Deciding between Mockmill and Komo - beginner question

Hello, I am trying to decide between the Mockmill 200 and the Komo Fidibus Classic. I am leaning toward the Mockmill.

I want to mill medium-high extraction flour. My question is, I have read that the Mockmill grinds finer flour with more uniform particle size than the Komo. But wouldn’t that make it harder to remove some of the bran? Is the Komo actually better for medium extraction flour?

@teukros Hi! I can only speak to my experience with the Mockmill, which I totally love and am thrilled with. The quality of the milled flour it gives is phenomenal. In my opinion, the finer quality of the milled flour is certainly worthwhile over potentially removing bran. If you use a good finer sieve sized sifter (try saying that fast :crazy_face:) you’ll certainly be able to get the extraction level of flour you’re looking for. You might need more than one pass through the sifter, but in my opinion that’s a small price to pay for overall better quality of milled flour.

Baking blessings,
Leah

Thanks! I definitely want to get a mill as soon as I have the money, probably a Mockmill. Hopefully in May. I can’t wait!

I wonder if for “lighter” dough for pizza and fresh pasta (fewer bits of bran to cut through the gluten strands), I should grind the grain fairly coarsely, sift out a lot of the bran, and then grind the flour a second time at a much finer setting?

@teukros That would work. Another option would be to grind your flour as finely as you want the first time and simply sift that flour. Put the remaining bran that doesn’t sift through back into the mill a second time. Then mix the finer milled bran back into your flour.
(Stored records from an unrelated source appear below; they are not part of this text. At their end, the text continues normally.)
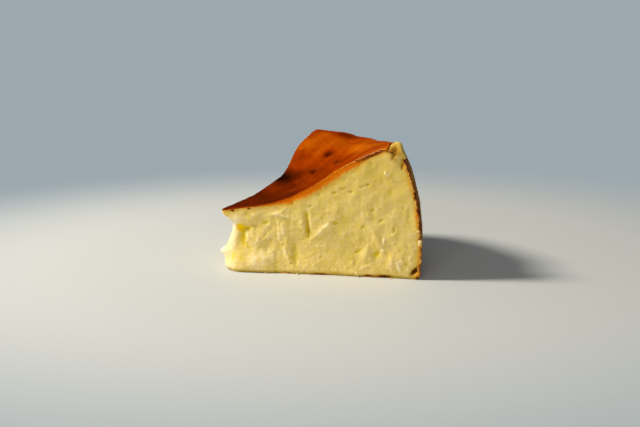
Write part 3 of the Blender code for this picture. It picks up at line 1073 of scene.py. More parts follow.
@dataclass(frozen=True)
class SideCrust:
    """The matte browned side, creased by the baking paper, from the foot up to under the top skin."""

    form: CakeForm
    rows: int = 110
    columns: int = 210
    crowding: float = 0.75
    thickness: float = 0.95
    edge_steps: tuple[float, ...] = (0.45, 0.8)
    least_height: float = 0.05
    nominal_arc: float = 90
    top_share: float = 0.955
    top_edge: Wave = Wave(0.012, 8, 51)
    foot_share: float = 0.004
    edges: CutEdges = CutEdges(
        0.12,
        (Wave(0.14, 2.2, 52), Wave(0.1, 0.8, 53)),
        (Wave(0.14, 2.2, 54), Wave(0.1, 0.8, 55)),
        (42.8, 44.4),
        6.0,
        Wave(0.8, 2.6, 56),
    )
    # Its relief, with the patterns drawn out upwards by these shares.
    wrinkle: Wave = Wave(0.16, 4.2, 57)
    wrinkle_stretch: float = 0.35
    pucker: Wave = Wave(0.10, 3.1, 58)
    pucker_stretch: float = 0.6
    rough: Wave = Wave(0.06, 1.1, 59)
    chips: Wave = Wave(0.26, 1.5, 63)
    chips_width: float = 1.2
    # How brown it is, 0 to 1: by height, in clouds, by the front, in the creases and on high spots.
    brown: float = 0.46
    brown_heights: tuple[Step, ...] = (Step(0.20, 34, 46), Step(0.16, 9, 0))
    brown_clouds: tuple[Wave, ...] = (Wave(0.13, 15, 60), Wave(0.09, 5, 61), Wave(0.05, 1.8, 62))
    brown_front: Hill = Hill(0.2, 0, 5)
    brown_front_from: Pair = (12, 18)
    pale_crease: float = 0.22
    brown_high: float = 0.29167
    # The line of its edge on the cuts: how brown outside and inside, how wide, and the flecks in it.
    rim_outer: Pair = (0.70, 0.3)
    rim_inner: Pair = (0.18, 0.4)
    rim_low: Step = Step(0.2, 15, 11)
    flecks: tuple[Wave, ...] = (Wave(0.25, 2.6, 64), Wave(0.15, 1.1, 65))

    def build(self) -> bpy.types.Object:
        """Work out the side.

        Returns:
            The piece, with its browning as a paint.
        """
        form = self.form
        across = crowded_ends(self.columns, self.crowding)[None, :]
        top_share = self.top_share + self.top_edge.at(across[..., None] * self.nominal_arc)
        share = top_share + np.linspace(0, 1, self.rows)[:, None] * (self.foot_share - top_share)
        rim = form.bowl_height(np.full(1, form.top_radius), SLICE_ANGLE * across)
        turn = self.edges.turns((share * rim)[:, :1], form.belly_radius, across)
        height = share * form.top_height(polar(form.edge_radius(turn), turn))
        middle = raised(polar(form.wall_radius(share, turn), turn), height)
        relief = form.side_relief(middle, 0 * turn, (1 - share) * height / share)
        sheet = np.stack([turn * form.belly_radius, height], -1)
        fine = self.fine_relief(middle, sheet)
        middle[..., :2] += polar(1.0, turn) * (relief + fine - self.thickness / 2)[..., None]
        taper = edge_taper(self.rows, self.columns, self.edge_steps)
        points, faces = sheet_shell(middle, self.thickness * taper)
        points[:, 2] = np.maximum(points[:, 2], self.least_height)
        outer = self.browning(sheet, form.crease_cut(height, turn), fine)
        rim_arc = np.minimum(turn - turn[:, :1], turn[:, -1:] - turn) * form.belly_radius
        flecks, low = total(self.flecks, middle), self.rim_low.at(height)
        inner = outer + bell(rim_arc, 0, self.rim_inner[1]) * (self.rim_inner[0] + flecks + low - outer)
        outer = outer + bell(rim_arc, 0, self.rim_outer[1]) * (self.rim_outer[0] + flecks - low - outer)
        browning = np.concatenate([outer.ravel(), inner.ravel()])
        return put_mesh("side_crust", points, faces, {Paint.BROWNING_AND_SHADE: browning})

    def fine_relief(self, middle: Array, sheet: Array) -> Array:
        """Fine relief of the side.

        Args:
            middle: Places on the side.
            sheet: Arc and height of each place.

        Returns:
            wrinkles - |puckers| + roughness + chips by the front edge; the first two are drawn out upwards.
        """
        wrinkle = self.wrinkle.at(sheet * np.array([1, self.wrinkle_stretch]))
        pucker = np.abs(self.pucker.at(sheet * np.array([1, self.pucker_stretch])))
        chips = self.chips.at(middle) * bell(sheet[..., 0], 0, self.chips_width)
        return wrinkle - pucker + self.rough.at(middle) + chips

    def browning(self, sheet: Array, creased: Array, fine: Array) -> Array:
        """How brown the side is, 0 pale gold to 1 black.

        Args:
            sheet: Arc and height of each place.
            creased: Depth of the paper's creases there.
            fine: Fine relief there.

        Returns:
            Level + more at the crown and the foot + patches - paler creases + browner high spots.
        """
        arc, height = sheet[..., 0], sheet[..., 1]
        level = self.brown + total(self.brown_heights, height) + total(self.brown_clouds, sheet)
        level = level + self.brown_front.at(arc) * smooth_step(height, *self.brown_front_from)
        return level - self.pale_crease * creased / self.form.crease_depth + self.brown_high * fine


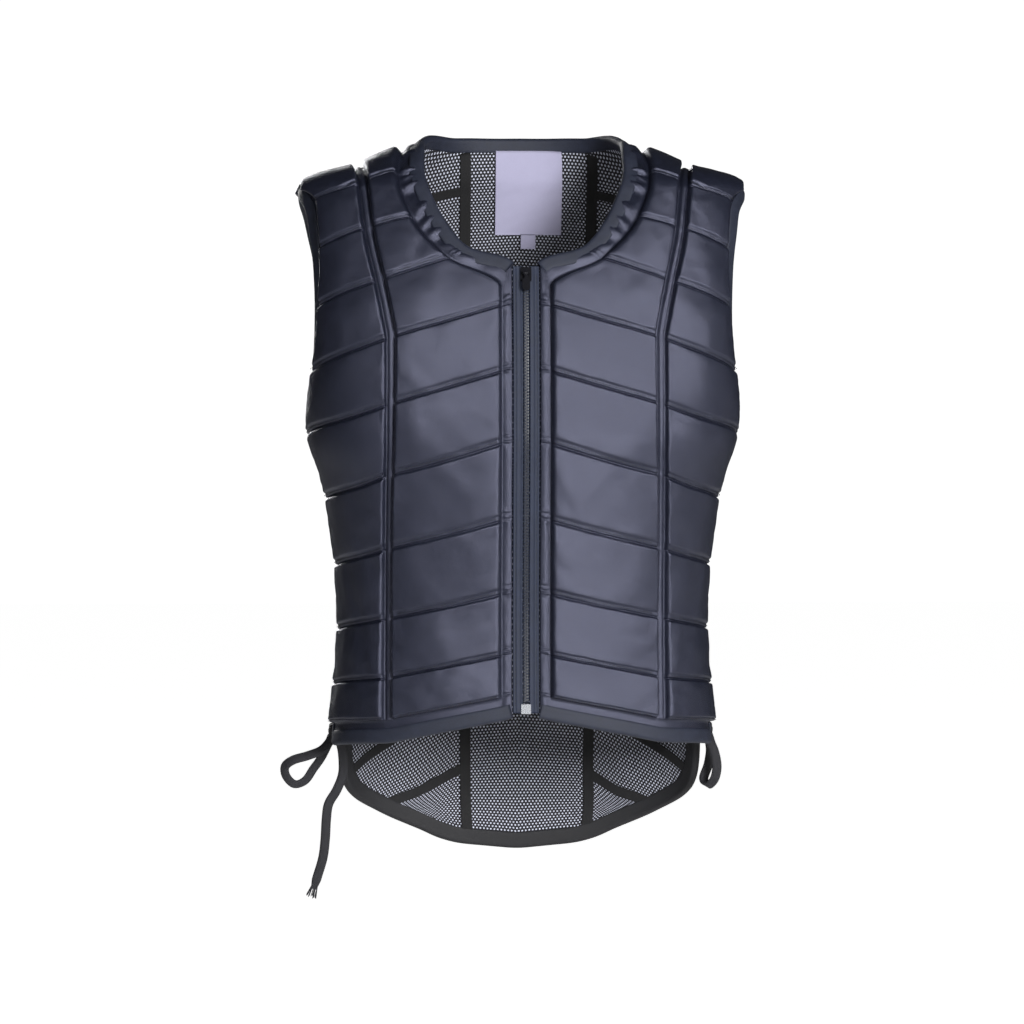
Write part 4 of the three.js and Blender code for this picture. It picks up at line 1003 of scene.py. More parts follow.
@dataclass
class Studio:
    """Camera, lights and floor; places are in metres."""

    height: float = -0.2856
    across: float = -0.0081
    distance: float = 3.0
    azimuth: float = -2.0
    elevation: float = 3.0
    lens: float = 124.07
    floor_level: float = -1.3
    floor_reach: float = 12.0
    backdrop: tuple[float, float] = (0.045, 1.05)
    lamps: tuple[tuple[str, tuple[float, float, float], float, float], ...] = (
        ("key", (0.95, -2.3, 0.25), 0.7, 96),
        ("fill", (-1.0, -2.2, 0.35), 0.8, 12),
        ("side", (1.9, -0.3, -0.6), 0.4, 4),
        ("back", (-0.9, 2.3, 0.5), 1.0, 42),
    )

    def build(self) -> None:
        """Makes the photograph's view, soft light and a pale floor."""
        self.camera()
        self.surround()
        for lamp in self.lamps:
            self.lamp(*lamp)
        self.floor()

    def camera(self) -> None:
        """Sets the camera to the photograph's angle."""
        scene = bpy.context.scene
        camera = bpy.data.cameras.new("camera")
        camera.sensor_width = 36
        camera.lens = self.lens
        camera.clip_end = 50
        holder = bpy.data.objects.new("camera", camera)
        scene.collection.objects.link(holder)
        scene.camera = holder
        turn, rise = math.radians(self.azimuth), math.radians(self.elevation)
        back = Vector((math.sin(turn) * math.cos(rise), -math.cos(turn) * math.cos(rise), math.sin(rise)))
        holder.location = Vector((self.across, 0, self.height)) + back * self.distance
        holder.rotation_mode = "QUATERNION"
        holder.rotation_quaternion = (-back).to_track_quat("-Z", "Y")
        scene.view_settings.view_transform = "Standard"

    def surround(self) -> None:
        """A white backdrop that gives the vest less light than it shows the camera."""
        world = bpy.data.worlds.new("studio")
        world.use_nodes = True
        tree = world.node_tree
        background = tree.nodes["Background"]
        background.inputs[0].default_value = (1, 1, 1, 1)
        path, mix = tree.nodes.new("ShaderNodeLightPath"), tree.nodes.new("ShaderNodeMapRange")
        mix.inputs["To Min"].default_value, mix.inputs["To Max"].default_value = self.backdrop
        tree.links.new(path.outputs["Is Camera Ray"], mix.inputs["Value"])
        tree.links.new(mix.outputs[0], background.inputs[1])
        bpy.context.scene.world = world

    def lamp(self, name: str, place: tuple[float, float, float], size: float, power: float) -> None:
        """A square soft light that looks at the vest.

        Args:
            name: the light's name.
            place: where it stands.
            size: its side.
            power: in watts.
        """
        data = bpy.data.lights.new(name, "AREA")
        data.size = size
        data.energy = power
        obj = bpy.data.objects.new(name, data)
        obj.location = place
        obj.rotation_mode = "QUATERNION"
        obj.rotation_quaternion = (Vector((0, 0, self.height)) - Vector(place)).to_track_quat("-Z", "Y")
        bpy.context.scene.collection.objects.link(obj)

    def floor(self) -> None:
        """A large pale floor well below the vest, which looks white but lights nothing."""
        mesh = bpy.data.meshes.new("floor")
        s, z = self.floor_reach, self.floor_level
        mesh.from_pydata([(-s, -s, z), (s, -s, z), (s, s, z), (-s, s, z)], [], [(0, 1, 2, 3)])
        obj = bpy.data.objects.new("floor", mesh)
        shader = Shader(Finish("floor", (0.9, 0.9, 0.9), 0.9))
        seen = Socket(shader, shader.node("ShaderNodeLightPath").outputs["Is Camera Ray"])
        shader.set("Emission Color", shader.mix(seen, (0, 0, 0), (0.95, 0.95, 0.95)))
        shader.set("Emission Strength", 1.0)
        mesh.materials.append(shader.material)
        bpy.context.scene.collection.objects.link(obj)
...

I re-read your comment and am adding this because I think originally I misread what you wrote: I would simply mill the flour at the finer(est) setting you desire and simply sift out the bran if you don’t want as much of it in the flour you want to use. I was thinking, possibly mistakenly, that you wanted all the bran back into the flour, just milled finer. Since I don’t make homemade pizza dough nor pasta, I don’t know enough about them to truly advise you. Our Breadtopia nutritional guru, @Fermentada Melissa will certainly be able to help you. I don’t want to steer you in the wrong direction.